Researchers at Duke University are working on a vaccine that has the potential to stop future pandemics by protecting against a variety of coronavirus infections that can jump from animals to humans.
The pan-coronavirus vaccine has so far been 100% effective in non-human tests, including relevant primate tests, Duke researchers said May 17 in a Youtube briefing. Two of the vaccine’s researchers spoke about the results with reporters and outlined the vaccine’s potential.
The vaccine works by creating antibodies that are not only stimulated to protect against SARS-CoV-2, “but also to all coronaviruses that circulate in animals,” said Kevin Saunders, PhD, director of research, Duke Human Vaccine Institute.
So far, the vaccine has not been tested in human trials, and there are some concerns it will need to be boosted again, said Bart Haynes, MD, director, Duke Human Vaccine Institute.
“We’re expecting that in one year or two years, there’s a good chance the population of the United States will have to be boosted again,” Haynes said. “We’re working to get this particular vaccine candidate made ... so it can be put into humans in what’s called a phase 1 safety trial and get it through that trial as quickly as possible.”
The vaccine was also based off what researchers already knew about HIV and the institute’s work on an HIV vaccine.
“We knew the SARS-CoV-2 virus was an RNA virus—that means the kind of genetic material it uses—and has the same kind of genetic material the HIV virus uses,” Haynes explained. “The HIV virus is one of the most rapidly evolving life forms that we know, because RNA viruses tend to make mistakes as they replicate.
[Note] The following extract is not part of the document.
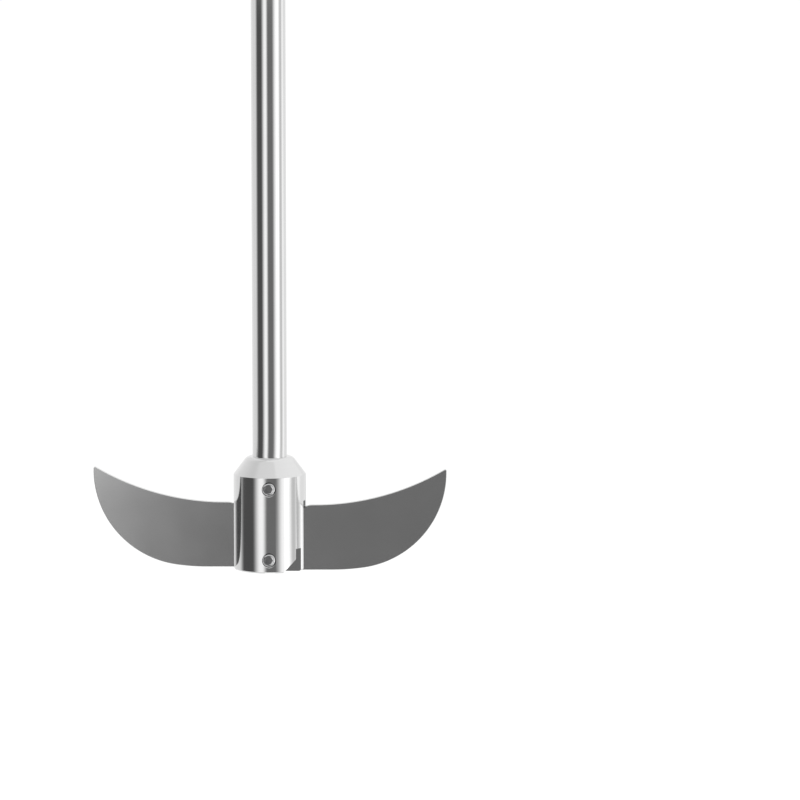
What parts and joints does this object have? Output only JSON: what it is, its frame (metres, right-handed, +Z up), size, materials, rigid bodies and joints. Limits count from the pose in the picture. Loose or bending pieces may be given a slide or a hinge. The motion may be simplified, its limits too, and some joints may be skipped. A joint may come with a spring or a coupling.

And we knew the SARS-CoV-2 virus would also develop mutants that would escape our immune system as our immune system made antibodies against it.”
Anthony Fauci, MD, director of the National Institutes of Allergy and Infectious Disease and White House senior adviser on the pandemic, addressed the vaccine as “potentially exciting.” Fauci was bullish on further development, stating, “this is an extremely important proof of concept that we will be aggressively pursuing as we get into the development of human trials.”